#### Objective:
Up to and including the line with "MM, y * MM, z", reproduce the listing below exactly, beginning at its first line.

#### Dataset excerpts:

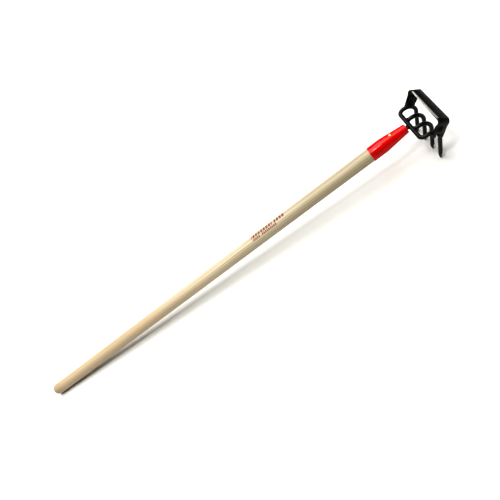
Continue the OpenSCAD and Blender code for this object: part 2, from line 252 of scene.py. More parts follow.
def push(x, y, z):
    """Extrudes what is selected by so many millimetres."""
    bpy.ops.mesh.extrude_region_move(TRANSFORM_OT_translate={"value": (x * MM, y * MM, z * MM)})


def close_up():
    """Merges doubled points, turns every face outwards and leaves edit mode."""
    bpy.ops.mesh.select_all(action="SELECT")
    bpy.ops.mesh.remove_doubles(threshold=0.004 * MM)
    bpy.ops.mesh.normals_make_consistent(inside=False)
    bpy.ops.object.mode_set(mode="OBJECT")


def turned(name, profile, steps=64):
    """A lathe piece: the profile, a list of places along X and radii, is spun about X."""
    clear_selection()
    bpy.ops.mesh.primitive_plane_add(size=MM)
    piece = begin(name)
    bpy.ops.mesh.merge(type="CENTER")
    bpy.ops.transform.translate(value=(profile[0][0] * MM, 0.0, profile[0][1] * MM))
    for (x0, r0), (x1, r1) in zip(profile, profile[1:]):
        push(x1 - x0, 0.0, r1 - r0)
    bpy.ops.mesh.select_all(action="SELECT")
    bpy.ops.mesh.spin(steps=steps, angle=2 * math.pi, center=(0.0, 0.0, 0.0), axis=(1.0, 0.0, 0.0))
    close_up()
    return piece


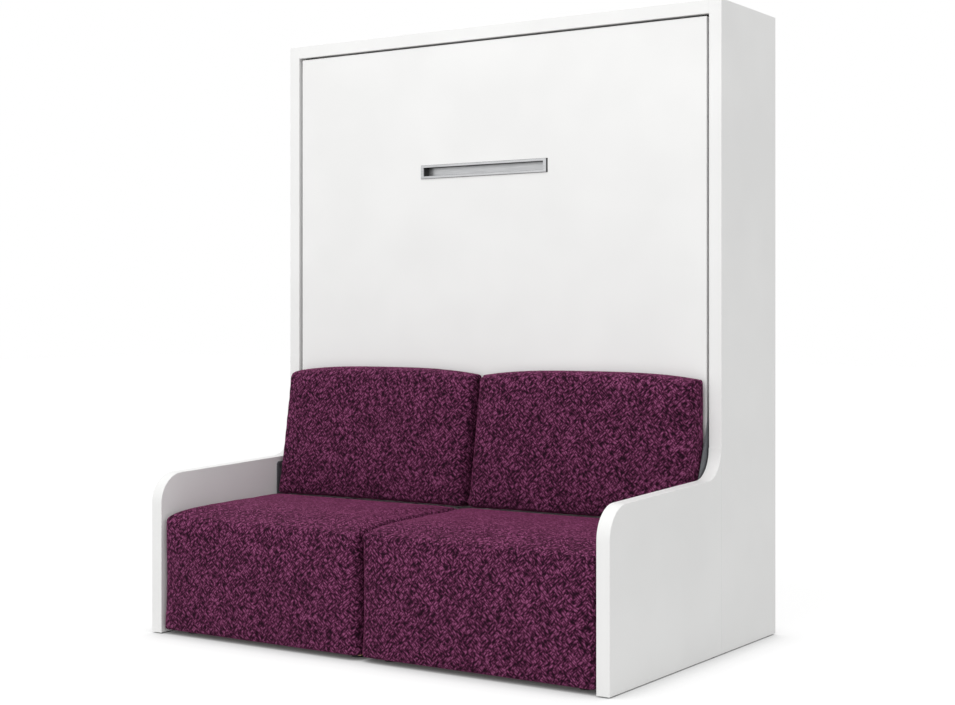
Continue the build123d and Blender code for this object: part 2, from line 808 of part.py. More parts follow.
# Wedge section of a back cushion in the YZ plane, flat at the back.
def cushion_section(x, draw):
    z0 = cushion_bottom + draw * 0.5
    z1 = cushion_top - draw
    y_low = front - cushion_bottom_reach + draw
    y_high = front - cushion_top_reach + draw
    lean = atan2(y_high - y_low, z1 - z0)
    r0, r1 = cushion_bottom_radius, cushion_top_radius
    a = (y_low + r0, z0)
    b = (y_low + r0 * (1 - sin(radians(45))), z0 + r0 * (1 - cos(radians(45))))
    c = (y_low + r0 * (1 - cos(lean)), z0 + r0 * (1 + sin(lean)))
    top_turn = radians(90) - lean
    centre = (y_high + r1, z1 - r1)
    d = (centre[0] - r1 * cos(lean), centre[1] + r1 * sin(lean))
    e = (centre[0] - r1 * cos(lean + top_turn / 2), centre[1] + r1 * sin(lean + top_turn / 2))
    f = (centre[0], z1)
    middle = ((c[0] + d[0]) / 2 - cushion_bulge * cos(lean), (c[1] + d[1]) / 2)
    top_back, bottom_back = (cushion_back, z1), (cushion_back, z0)
    edges = [ThreePointArc(a, b, c), ThreePointArc(c, middle, d), ThreePointArc(d, e, f),
             Line(f, top_back), Line(top_back, bottom_back), Line(bottom_back, a)]
    return Pos(x, 0, 0) * (Plane.YZ * make_face(Curve() + edges))


def back_cushion():
    return padded_form(cushion_middle_gap, cushion_outer, cushion_edge_run, cushion_draw_in,
                       cushion_side_crown, cushion_section)


def cushion_board():
    return block(cushion_middle_gap + board_margin, cushion_outer - board_margin,
                 cushion_back, cushion_back + board_thickness,
                 cushion_bottom + board_margin, cushion_top - board_margin)


def hook_strips():
    y0 = door_y - tape_thickness
    inset = board_margin + tape_inset
    x0 = cushion_middle_gap + inset
    x1 = cushion_outer - inset
    zs = (cushion_bottom + inset, cushion_top - inset - tape_width)
    return [block(x0, x1, y0, door_y, z, z + tape_width) for z in zs]


def both(shapes):
    return list(shapes) + [mirrored(shape) for shape in shapes]


def main():
    os.makedirs("parts", exist_ok=True)
    save_pair("side_panel", side_panel())
    save("top_panel", top_panel())
    save_pair("back_panel", back_panel())
    save("back_joint_strip", back_joint_strip())
    wall_rail = cross_rail(inner_rail_y, under_top - wall_rail_height, wall_rail_height, wall_rail_dowels)
    save("wall_rail", cut_from(wall_rail, wall_holes()))
    lower_rail = cross_rail(inner_rail_y, lower_rail_bottom, lower_rail_height, lower_rail_dowels)
    save("lower_rear_rail", lower_rail)
    save("plinth_rail", cross_rail(plinth_y, cabinet_glide_height, plinth_height, plinth_dowels))
    save("sofa_rail", sofa_rail())
    save_pair("arm_panel", arm_panel())
    save("panel_dowels", *both(cabinet_dowels + sofa_dowels))
    save("arm_connectors", *both(arm_connectors))
    save("cabinet_glides", *cabinet_glides())
    save_pair("pivot_plate", pivot_plate())
    save("pivot_pins", *both([pivot_pin()]))
    save("plate_screws", *both(plate_screws))
    save("strut_brackets", *both([strut_bracket()]))
    save("door_stops", *both([door_stop()]))
    save("seat_carcass_right", *seat_carcass())
    save("seat_carcass_left", *[mirrored(board) for board in seat_carcass()])
    save_pair("seat_upholstery", seat_upholstery())
    save("seat_feet", *both(seat_feet()))
    save("seat_bolts", *both(seat_bolts()))

    save("front_panel", front_panel())
    save("handle_rim", handle_rim())
    save("handle_tray", handle_tray())
    save("handle_plate", handle_plate())
    save_pair("bed_side_rail", bed_side_rail())
    save("bed_head_rail", end_rail(frame_bottom))
    save("bed_foot_rail", end_rail(frame_top - rail_width))
    save("bed_centre_rail", centre_rail())
    slats, holders = slats_and_holders()
    save("slats", *slats)
    save("slat_holders", *holders)
    save("mattress", mattress())
    strap_places = (mattress_bottom + strap_inset, mattress_bottom + mattress_length - strap_inset)
    save("mattress_straps", *[mattress_strap(z) for z in strap_places])
    save_pair("pivot_arm", pivot_arm())
    save("pivot_bushes", *both([pivot_bush()]))
    save("arm_spacers", *both(arm_spacers()))
    save("arm_bolts", *both(arm_bolts()))
    save("panel_screws", *both(panel_screws()))
    save("leg_studs", *both([leg_stud()]))
    save("strut_lugs", *both([strut_lug()]))
    save_pair("back_cushion", back_cushion())
    save("cushion_boards", *both([cushion_board()]))
    save("hook_strips", *both(hook_strips()))
    save_pair("leg", leg())
    save_pair("leg_foot", leg_foot())
    save_pair("strut_cylinder", strut_cylinder())
    save_pair("strut_rod", strut_rod())
    print("cabinet front plane y", front, "pivot y", pivot_y, "z", pivot_height)
    print("strut top", strut_top, "stroke", round(strut_stroke, 3), "swing", round(strut_swing, 4),
          "angle", round(strut_angle, 4), "length", round(strut_length, 3))
    print("leg hinge y", frame_mid, "z", leg_hinge_height, "drop", leg_drop)


main()
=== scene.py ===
import json
import math
import time

import bpy
import bmesh
import numpy as np
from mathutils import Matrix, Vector


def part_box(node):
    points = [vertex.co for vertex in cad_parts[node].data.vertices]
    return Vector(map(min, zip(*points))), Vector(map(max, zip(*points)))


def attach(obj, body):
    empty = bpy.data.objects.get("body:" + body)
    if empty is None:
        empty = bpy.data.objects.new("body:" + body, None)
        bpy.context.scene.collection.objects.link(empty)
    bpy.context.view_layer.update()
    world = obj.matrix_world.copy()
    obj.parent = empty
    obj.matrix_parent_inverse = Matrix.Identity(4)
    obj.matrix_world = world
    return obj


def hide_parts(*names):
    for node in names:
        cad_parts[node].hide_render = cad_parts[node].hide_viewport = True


# A white wall bed, folded up, with a plum two-seat sofa in front of it.
# Everything is in metres. X runs across, +Y to the wall, +Z up.

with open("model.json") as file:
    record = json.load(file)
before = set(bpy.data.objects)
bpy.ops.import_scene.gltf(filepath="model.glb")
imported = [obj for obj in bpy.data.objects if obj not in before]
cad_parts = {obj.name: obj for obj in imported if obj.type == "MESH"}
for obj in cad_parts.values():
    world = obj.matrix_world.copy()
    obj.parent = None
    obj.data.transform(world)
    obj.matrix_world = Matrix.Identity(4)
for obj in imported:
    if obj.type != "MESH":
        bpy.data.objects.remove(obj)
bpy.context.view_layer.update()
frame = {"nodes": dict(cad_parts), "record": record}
nodes = frame["nodes"]
scene = bpy.context.scene
print("loaded", len(nodes), "nodes")


# Colours and shader nodes

def linear(hexColour):
    parts = [int(hexColour[i:i + 2], 16) / 255 for i in (1, 3, 5)]
    return tuple(c / 12.92 if c <= 0.04045 else ((c + 0.055) / 1.055) ** 2.4 for c in parts) + (1.0,)


def addNode(tree, kind, settings={}, inputs={}):
    node = tree.nodes.new("ShaderNode" + kind)
    for name, value in settings.items():
        if name == "stops":                     # colour ramp: (place, colour) pairs
            ramp = node.color_ramp
            while len(ramp.elements) < len(value):
                ramp.elements.new(0.5)
            for element, (place, colour) in zip(ramp.elements, value):
                element.position = place
                element.color = linear(colour)
        else:
            setattr(node, name, value)
    for key, value in inputs.items():
        if isinstance(value, bpy.types.NodeSocket):
            tree.links.new(value, node.inputs[key])
        else:
            node.inputs[key].default_value = value
    return node


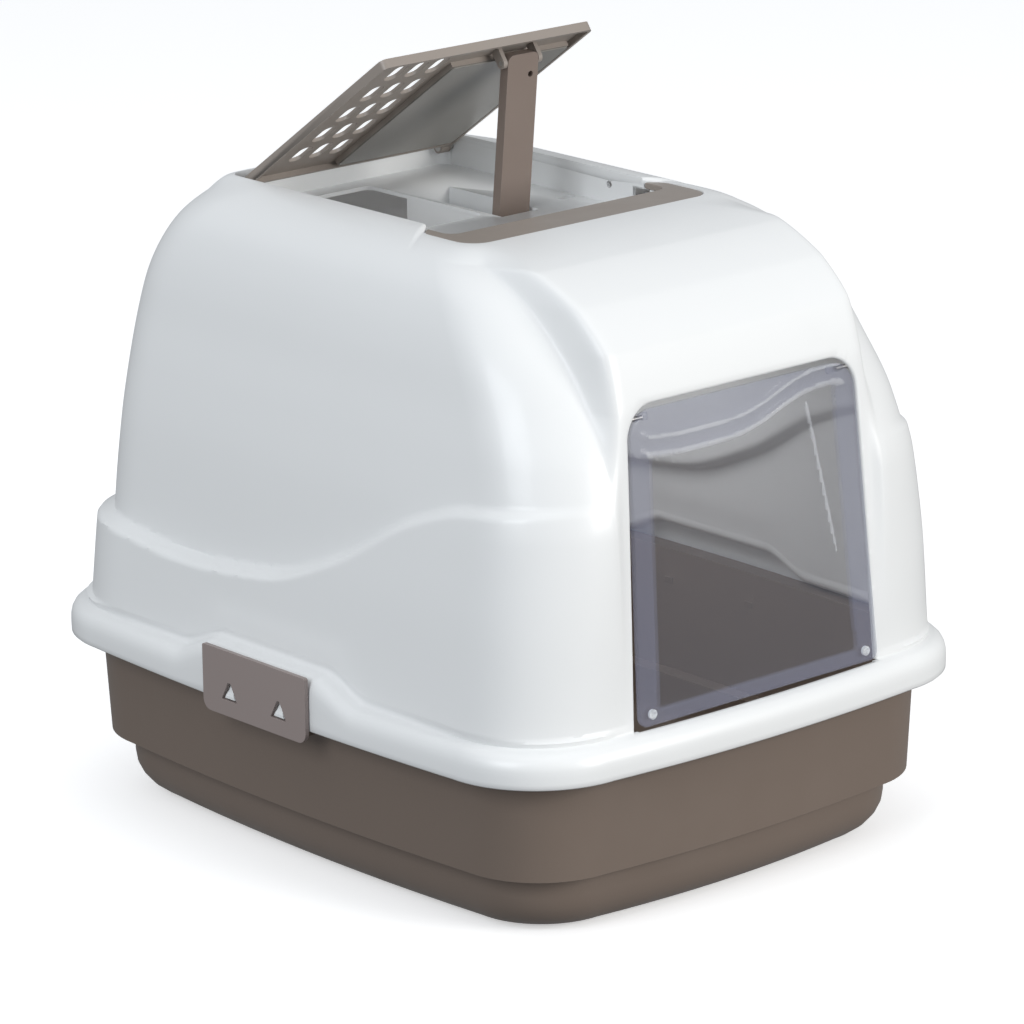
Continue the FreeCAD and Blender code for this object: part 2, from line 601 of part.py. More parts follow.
def make_clip(side):
    """Side clip: a plate with two windows on a barrel along its foot."""
    x0, x1 = sorted((side * CLIP_X, side * (CLIP_X + CLIP_THICKNESS)))
    plate = block(x0, x1, -CLIP_HALF, CLIP_HALF, CLIP_LOW, CLIP_TOP)
    across = [edge for edge in plate.Edges if abs(edge.Length - CLIP_THICKNESS) < 0.01]
    low = [edge for edge in across if edge.Vertexes[0].Z < CLIP_AXIS_Z]
    top = [edge for edge in across if edge.Vertexes[0].Z > CLIP_AXIS_Z]
    plate = plate.makeFillet(7.0, low).makeFillet(1.5, top)
    for y in (-WINDOW_Y, WINDOW_Y):
        window = polygon(WINDOW, lambda across, z: Vector(x0 - 1.0, y + across, z))
        plate = plate.cut(window.extrude(Vector(CLIP_THICKNESS + 2.0, 0, 0)))
    barrel = rod(CLIP_BARREL, side * CLIP_AXIS_X, -CLIP_BARREL_HALF, CLIP_AXIS_Z, Vector(0, 1, 0),
                 2.0 * CLIP_BARREL_HALF)
    web_x0, web_x1 = sorted((side * CLIP_AXIS_X, side * (CLIP_X + 1.0)))
    web = block(web_x0, web_x1, -CLIP_BARREL_HALF, CLIP_BARREL_HALF,
                CLIP_AXIS_Z - CLIP_BARREL, CLIP_AXIS_Z)
    bore = rod(CLIP_PIN_RADIUS + RUNNING_FIT, side * CLIP_AXIS_X, -CLIP_BARREL_HALF - 1.0, CLIP_AXIS_Z,
               Vector(0, 1, 0), 2.0 * CLIP_BARREL_HALF + 2.0)
    return plate.fuse(web).fuse(barrel).cut(bore)


def make_clip_pin(side):
    reach = CLIP_LUG_SPAN[1] + 0.8
    return rod(CLIP_PIN_RADIUS, side * CLIP_AXIS_X, -reach, CLIP_AXIS_Z, Vector(0, 1, 0), 2.0 * reach)


def main():
    os.makedirs("parts", exist_ok=True)
    pieces = {
        "tray": make_tray(),
        "hood": make_hood(),
        "roof_frame": make_frame(),
        "hatch_lid": make_hatch_lid(),
        "hatch_hinge_pins": make_hatch_pins(),
        "filter_pad": make_filter_pad(),
        "filter_cover": make_filter_cover(),
        "hatch_prop": make_prop(),
        "prop_pin": make_prop_pin(),
        "door_flap": make_door_flap(),
        "door_hinge_pins": make_door_pins(),
        "door_bumpers": make_door_bumpers(),
        "clip_left": make_clip(-1),
        "clip_right": make_clip(1),
        "clip_pin_left": make_clip_pin(-1),
        "clip_pin_right": make_clip_pin(1),
    }
    for name, shape in pieces.items():
        shape.exportStep("parts/" + name + ".step")
        print(name, "valid", shape.isValid(), "solids", len(shape.Solids), "volume", round(shape.Volume))


main()
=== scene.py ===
"""Looks of the hooded cat litter box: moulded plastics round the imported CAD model.

Lengths in the tables are millimetres in the shared frame: X width, Y depth (door at -Y), Z up.
"""

import math

import bmesh
import bpy
import numpy as np
from mathutils import Matrix, Vector


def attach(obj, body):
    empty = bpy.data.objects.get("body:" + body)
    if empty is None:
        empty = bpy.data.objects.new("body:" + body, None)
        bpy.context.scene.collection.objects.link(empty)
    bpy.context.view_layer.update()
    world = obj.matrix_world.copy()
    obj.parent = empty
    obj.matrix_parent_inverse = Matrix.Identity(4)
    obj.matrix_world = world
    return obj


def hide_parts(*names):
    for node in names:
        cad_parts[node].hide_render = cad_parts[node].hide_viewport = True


MM = 0.001

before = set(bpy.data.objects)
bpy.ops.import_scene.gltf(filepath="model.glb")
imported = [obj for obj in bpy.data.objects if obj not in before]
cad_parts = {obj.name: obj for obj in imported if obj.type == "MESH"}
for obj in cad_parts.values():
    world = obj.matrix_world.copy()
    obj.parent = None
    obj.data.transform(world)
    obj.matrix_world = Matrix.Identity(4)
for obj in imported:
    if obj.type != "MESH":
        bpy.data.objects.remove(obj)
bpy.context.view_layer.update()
scene = bpy.context.scene

# ---------------------------------------------------------------- shared sizes
HALF_WIDTH = 200.0
HALF_DEPTH = 250.0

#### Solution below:
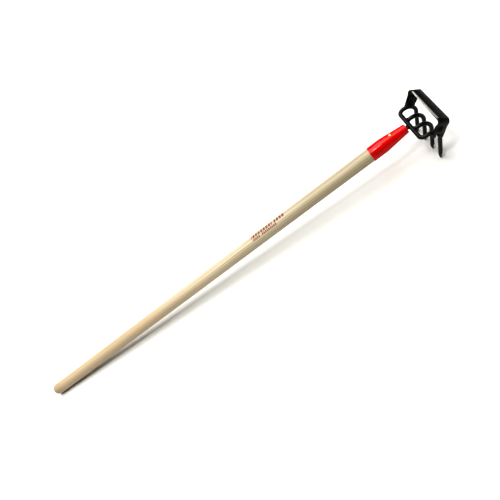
Continue the OpenSCAD and Blender code for this object: part 2, from line 252 of scene.py. More parts follow.
def push(x, y, z):
    """Extrudes what is selected by so many millimetres."""
    bpy.ops.mesh.extrude_region_move(TRANSFORM_OT_translate={"value": (x * MM, y * MM, z * MM)})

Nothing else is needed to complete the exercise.